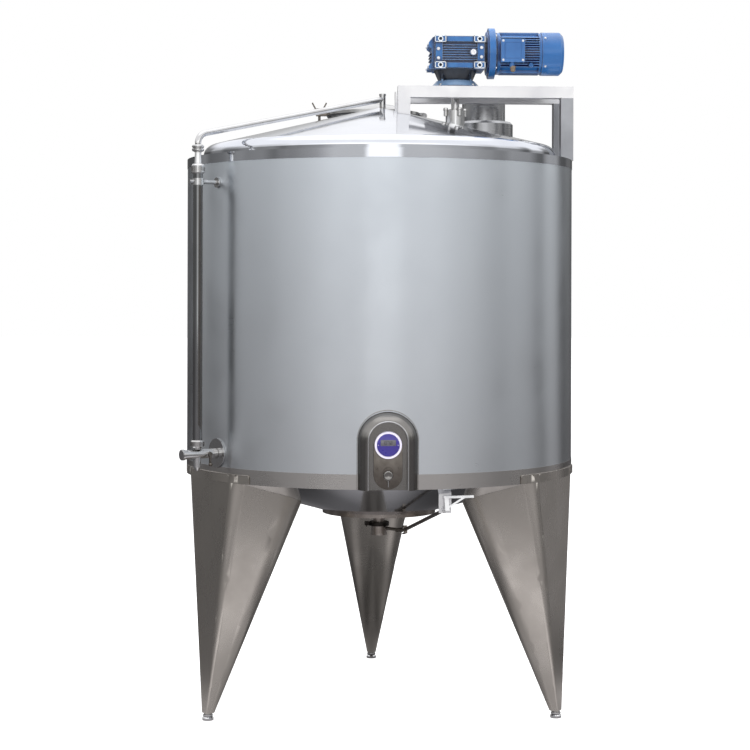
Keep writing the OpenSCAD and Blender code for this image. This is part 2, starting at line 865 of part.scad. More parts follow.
// Lower cock: body along the radius, spout below and a round plate on the jacket
module gauge_cock() {
    color("#b9b7b4")
        at_gauge() {
            difference() {
                union() {
                    translate([jacket_r - 30, 0, cock_z]) rod_x(cock_r, gauge_reach + 78 - jacket_r + 30);
                    translate([jacket_r - 30, 0, cock_z]) rod_x(61, 34);
                    translate([gauge_reach, 0, cock_z - 55]) cylinder(r = 16, h = 50);
                    translate([gauge_reach, 0, cock_z - 69]) cylinder(r1 = 6, r2 = 16, h = 14);
                    translate([lever_x, 0, cock_z]) rod_y(11, cock_r + cock_boss);
                }
                translate([lever_x, 1, cock_z]) rod_y(lever_pin_r + run_fit, cock_r + cock_boss);
                tank_body(seat);
            }
        }
}

// Lever with a ball end that hangs beside the cock
module cock_lever() {
    plate_y = cock_r + cock_boss + seat;
    color("#a3a3a3")
        at_gauge() {
            translate([lever_x, 6, cock_z]) rod_y(lever_pin_r, plate_y - 4);
            translate([lever_x, plate_y, cock_z]) rod_y(9, 6);
            translate([lever_x - 4, plate_y, cock_z - lever_len]) cube([8, 6, lever_len]);
            translate([lever_x, plate_y + 6, cock_z - lever_len]) sphere(r = 8.5);
        }
}

// Vapour pipe: up from the ferrule, a welded elbow, then along the head to the nozzle
module vapour_pipe() {
    start_z = rim_z + 29 + seat;
    corner_z = rim_z + elbow_rise;
    end_z = nozzle_top - 24;
    foot = [gauge_reach * cos(gauge_angle), gauge_reach * sin(gauge_angle)];
    span = norm([nozzle_x - foot[0], -foot[1]]);
    slope = atan2(end_z - corner_z, span);
    turn = 90 - slope;
    take = elbow_r * tan(turn / 2);
    overlap = 4;
    color("#c7c9cb")
        difference() {
            translate([foot[0], foot[1], 0])
                rotate([0, 0, atan2(-foot[1], nozzle_x - foot[0])]) {
                    translate([0, 0, start_z])
                        cylinder(r = pipe_r, h = corner_z - take - start_z + overlap);
                    translate([elbow_r, 0, corner_z - take])
                        rotate([90, 0, 180])
                            rotate_extrude(angle = turn)
                                translate([elbow_r, 0]) circle(r = pipe_r + elbow_proud);
                    translate([0, 0, corner_z])
                        rotate([0, turn, 0])
                            translate([0, 0, take - overlap])
                                cylinder(r = pipe_r, h = span / cos(slope) - take + overlap);
                }
            translate([nozzle_x, 0, rim_z]) cylinder(r = nozzle_r + seat, h = cut_h);
        }
}

module top_nozzle() {
    low = head_z(nozzle_x) - 25;
    color("#cfd1d3")
        translate([nozzle_x, 0, low]) {
            cylinder(r = nozzle_r, h = nozzle_top - low);
            translate([0, 0, nozzle_top - low - 8]) cylinder(r = nozzle_r + 2, h = 8);
        }
}

// Arched outline of the hood's recess
module recess(depth) {
    translate([-recess_w / 2, 0, jacket_low - 10]) cube([recess_w, depth, hood_centre - jacket_low + 10]);
    translate([0, 0, hood_centre]) rod_y(recess_w / 2, depth);
}

// Pressed arch hood with a bulging bevel and an open recess for the display and the probe
module sensor_hood() {
    lip = 5;
    half = hood_w / 2;
    face_half = recess_w / 2 + lip;
    back = 10 - sqrt(jacket_r * jacket_r - half * half);
    depth = back - hood_face;
    bulge = 1.4;
    bevel = [for (t = [0:10:90])
        [face_half + (half - face_half) * pow(cos(t), 2 / bulge), depth * pow(sin(t), 2 / bulge)]];
    color("#7d7f80")
        difference() {
            union() {
                for (side = [0, 1])
                    translate([0, 0, jacket_low])
                        mirror([side, 0, 0])
                            linear_extrude(hood_centre - jacket_low)
                                polygon([[-1, back], for (p = bevel) [p[0], back - p[1]], [-1, hood_face]]);
                translate([0, 0, hood_centre])
                    intersection() {
                        translate([0, back, 0])
                            rotate([90, 0, 0])
                                rotate_extrude()
                                    polygon([[0, 0], for (p = bevel) p, [0, depth]]);
                        translate([-half - 1, hood_face - 1, 0]) cube([2 * half + 2, depth + 2, half + 1]);
                    }
            }
            translate([0, hood_face - 1, 0]) recess(recess_floor - hood_face + 1);
            tank_body(seat);
        }
}

module display() {
    z = hood_centre - 14;
    color("#4a3fa0")
        translate([0, hood_face + 1, z]) {
            difference() {
                rod_y(display_r, recess_floor - hood_face - 1 - seat);
                translate([0, -1, 0]) rod_y(display_r - 6, 3);
            }
            translate([0, 1, 0]) rod_y(display_r - 7, 2);
        }
}

// Plate with the probe's knob and its locking pin
module probe_plate() {
    z = jacket_low + probe_plate_r + 4;
    color("#5d5b58")
        translate([0, recess_floor - seat, z])
            rotate([90, 0, 0]) {
                cylinder(r = probe_plate_r, h = 10);
                translate([0, 12, 0]) cylinder(r = 18, h = 26);
                translate([0, -30, 0]) cylinder(r = 3, h = 18);
                translate([-3, -30, 14]) cube([6, 26, 5]);
            }
}

// Outlet pipe, clamp and valve body, turned as one piece, with the sleeve of the stem
module outlet_valve() {
    pipe_top = vessel_low - (vessel_r - outlet_r) * tan(bottom_slope);
    bore_r = outlet_r - outlet_wall;
    low = valve_top - valve_h;
    sleeve_r = valve_h / 4;
    color("#a8a49f")
        difference() {
            union() {
                rotate_extrude()
                    polygon([
                        [0, low], [bore_r, low], [bore_r, low - 10], [valve_r + 2, low - 10],
                        [valve_r + 2, low], [valve_r, low], [valve_r, valve_top - 10],
                        [valve_r + 6, valve_top - 10], [valve_r + 6, valve_top + 2],
                        [outlet_r, valve_top + 2], [outlet_r, pipe_top],
                        [bore_r, pipe_top], [bore_r, valve_top], [0, valve_top]
                    ]);
                rotate([0, 0, stem_angle])
                    translate([valve_r - 6, 0, stem_z]) rod_x(sleeve_r, 20);
            }
            rotate([0, 0, stem_angle])
                translate([valve_r - 10, 0, stem_z]) rod_x(7 + run_fit, 30);
        }
}

// Fork of the universal joint, open towards +X with the joint's centre at the origin
module fork() {
    for (s = [-1, 1])
        translate([-27, s * 14.5 - 2.5, -6]) cube([35, 5, 12]);
    translate([-fork_back, -18, -8]) cube([8, 36, 16]);
}

module valve_yoke() {
    stem_len = joint_reach - fork_back - valve_r + 8;
    color("#57524d")
        rotate([0, 0, stem_angle])
            translate([joint_reach, 0, stem_z]) {
                fork();
                translate([-fork_back - stem_len, 0, 0]) rod_x(7, stem_len + 4);
                translate([0, -13, 0]) rod_y(5, 26);
            }
}

// Places what is drawn along the rod, with +X up the rod from the joint
module at_rod() {
    translate(rod_start) rotate([0, 0, rod_turn]) rotate([0, rod_tilt - 90, 0]) children();
}

// Remote rod with its fork below and the braced handle above the bracket
module drain_rod() {
    bar = 10;
    bar_up = 46;
    end = rod_len + 34;
    color("#8f8c88")
        at_rod() {
            rotate([90, 0, 0]) rotate([0, 180, 0]) fork();
            translate([fork_back - 4, 0, 0]) rod_x(rod_r, end - fork_back - bar + 10);
            // upright, bar and brace of the handle, in the plane across the rod
            translate([end - bar, -9, -10]) cube([bar, 18, bar_up + 10]);
            translate([end - bar, -12, bar_up - bar / 2]) cube([bar, handle_len, bar]);
            translate([end - bar, 0, 0])
                rotate([atan2(bar_up, handle_len * 0.62), 0, 0])
                    translate([0, 0, -4]) cube([bar, norm([bar_up, handle_len * 0.62]), 8]);
        }
}

module drain_bracket() {
    plate_t = 8;
    top = jacket_low + 20;
    color("#d5d5d6")
        difference() {
            union() {
                translate([bracket_x - bracket_w / 2, -bracket_y - plate_t / 2, rod_end[2] - 14])
                    cube([bracket_w, plate_t, top - rod_end[2] + 14]);
                at_rod() translate([rod_len - 12, 0, 0]) rod_x(rod_r + 6, 24);
            }
            at_rod() translate([rod_len - 40, 0, 0]) rod_x(rod_r + run_fit, 80);
            tank_body(seat);
        }
}

outer_jacket();
top_band();
hem_band();
inner_vessel();
vessel_bottom();
top_head();
bottom_cone();
bottom_pan();
leg_left();
leg_right();
leg_rear();
foot_left();
foot_right();
foot_rear();
beam_front();
beam_rear();
post_front();
post_rear();
drive_plate();
gearbox();
output_flange();
motor_flange();
motor_body();
fan_cover();
terminal_box();
seal_housing();
agitator_shaft();
impeller();
vent_port();
manway_neck();
manway_hinge();
manway_lid();
lid_clamp();
gauge_tube();
gauge_unions();
gauge_support();
gauge_cock();
cock_lever();
vapour_pipe();
top_nozzle();
sensor_hood();
display();
probe_plate();
outlet_valve();
valve_yoke();
drain_rod();
drain_bracket();
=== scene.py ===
# Herb extraction tank in a white studio: finishes of every part, and the fine fittings on top of them
import math

import bmesh
import bpy
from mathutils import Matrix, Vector


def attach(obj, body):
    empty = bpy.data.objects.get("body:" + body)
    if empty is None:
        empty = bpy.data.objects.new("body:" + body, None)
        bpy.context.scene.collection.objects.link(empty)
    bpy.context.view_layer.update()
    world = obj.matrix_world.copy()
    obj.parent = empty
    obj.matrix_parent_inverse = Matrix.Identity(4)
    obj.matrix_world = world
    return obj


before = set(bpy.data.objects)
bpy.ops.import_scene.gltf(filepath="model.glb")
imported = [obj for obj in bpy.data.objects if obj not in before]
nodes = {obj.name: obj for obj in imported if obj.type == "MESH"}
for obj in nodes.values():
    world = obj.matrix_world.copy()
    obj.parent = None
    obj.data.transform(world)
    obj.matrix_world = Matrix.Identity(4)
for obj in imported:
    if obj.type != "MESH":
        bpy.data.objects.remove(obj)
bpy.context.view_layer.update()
print("frame loaded:", len(nodes), "nodes")

mm = 0.001  # the frame is in metres, sizes below are in millimetres


def srgb(hexText):
    channels = [int(hexText[i:i + 2], 16) / 255 for i in (1, 3, 5)]
    linear = [c / 12.92 if c <= 0.04045 else ((c + 0.055) / 1.055) ** 2.4 for c in channels]
    return (*linear, 1)


def addNode(tree, kind, settings=None, **links):
    # settings go on the node itself, links set an input to a value or join it to another socket
    node = tree.nodes.new(kind)
    for name, value in (settings or {}).items():
        setattr(node, name, value)
    for name, value in links.items():
        socket = node.inputs[int(name[2:]) if name.startswith("in") else name.replace("_", " ")]
        if isinstance(value, bpy.types.NodeSocket):
            tree.links.new(value, socket)
        else:
            socket.default_value = value
    return node


white = srgb("#FFFFFF")

camera = {
    "place": (-0.3416, -8.1839, 1.8324),  # metres, level with the upper half of the jacket
    "turn": -2.39,                        # degrees about Z
    "roll": -0.15,                        # the photographer held it slightly off level
    "lens": 87.29,
    "shift": (-0.0059, -0.1145),
}

cameraData = bpy.data.cameras.new("photoCamera")
cameraData.lens = camera["lens"]
cameraData.sensor_width = 36
cameraData.shift_x, cameraData.shift_y = camera["shift"]
photoCamera = bpy.data.objects.new("photoCamera", cameraData)
photoCamera.location = camera["place"]
photoCamera.rotation_euler = [math.radians(a) for a in (90, camera["roll"], camera["turn"])]
bpy.context.scene.collection.objects.link(photoCamera)
bpy.context.scene.camera = photoCamera
bpy.context.scene.view_settings.view_transform = "Standard"

# What the metal mirrors: soft panels round the hall, by azimuth in degrees from the camera's side, plus to
# the right: middle, half width that is full, half width where it ends, brightness
studio = {
    "base": 0.22,
    "walls": [
        (0, 26, 78, 0.80),      # the open front of the hall
        (0, 26, 44, 0.16),
        (0, 60, 158, 0.56),     # its wide surroundings
        (-60, 2, 6, 0.08),
        (52, 2, 6, 0.07),
        (70, 2, 5, -0.06),
        (88, 7, 14, 0.28),
        (106, 2, 5, -0.12),
        (120, 4, 13, 0.72),
        (150, 4, 10, 0.20),
        (-96, 4, 12, 0.16),
        (-134, 5, 14, 0.34),
        (180, 6, 16, 0.30),     # a bright gap behind the tank
    ],
    "windows": [(0, 8, 12, 0.85), (-52, 12, 24, -0.15)],    # one bright and one dark
    # what changes with height: the sine of the angle over the horizon where the change starts and where it
    # ends, and the values before and after it
    "wallShare": (0.09, 0.16, 0.36, 1.0),      # the walls are darker near the horizon
    "windowShare": (0.09, 0.16, 1.0, 0.0),     # and the windows show only there, sharp in the mirror band
    "skyShare": (0.20, 0.40, 0.0, 1.0),        # where the walls give way to the sky
    "skyLevel": (0.72, 0.90, 1.30, 2.0),       # brighter straight overhead, for glints on rounded edges
    "sky": "#F2F2F4",
    "ambient": 0.46,            # light on matt surfaces from all round
    "floor": "#E4E4E4",         # the floor as the camera sees it, with a glow that lifts it to white
    "floorGlow": 0.90,
    "slate": "#8B898B",         # the floor as the metal mirrors it
    "floorLevel": 1.35,
    # painted shadow under the tank and painted light in rings round it: metres from the middle of the tank,
    # and the share of the floor's level there
    "floorZones": [(0.0, 0.62), (0.7, 0.62), (0.95, 1.5), (1.20, 1.5), (1.50, 0.55), (2.0, 0.55),
                   (2.6, 0.70)],
    "floorReach": 60,
}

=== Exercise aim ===
Output only the lines from the one containing "outer_jacket();" through the one containing "before = set(bpy.data.objects)", inclusive, exactly as written.

=== Result below ===
outer_jacket();
top_band();
hem_band();
inner_vessel();
vessel_bottom();
top_head();
bottom_cone();
bottom_pan();
leg_left();
leg_right();
leg_rear();
foot_left();
foot_right();
foot_rear();
beam_front();
beam_rear();
post_front();
post_rear();
drive_plate();
gearbox();
output_flange();
motor_flange();
motor_body();
fan_cover();
terminal_box();
seal_housing();
agitator_shaft();
impeller();
vent_port();
manway_neck();
manway_hinge();
manway_lid();
lid_clamp();
gauge_tube();
gauge_unions();
gauge_support();
gauge_cock();
cock_lever();
vapour_pipe();
top_nozzle();
sensor_hood();
display();
probe_plate();
outlet_valve();
valve_yoke();
drain_rod();
drain_bracket();
=== scene.py ===
# Herb extraction tank in a white studio: finishes of every part, and the fine fittings on top of them
import math

import bmesh
import bpy
from mathutils import Matrix, Vector


def attach(obj, body):
    empty = bpy.data.objects.get("body:" + body)
    if empty is None:
        empty = bpy.data.objects.new("body:" + body, None)
        bpy.context.scene.collection.objects.link(empty)
    bpy.context.view_layer.update()
    world = obj.matrix_world.copy()
    obj.parent = empty
    obj.matrix_parent_inverse = Matrix.Identity(4)
    obj.matrix_world = world
    return obj


before = set(bpy.data.objects)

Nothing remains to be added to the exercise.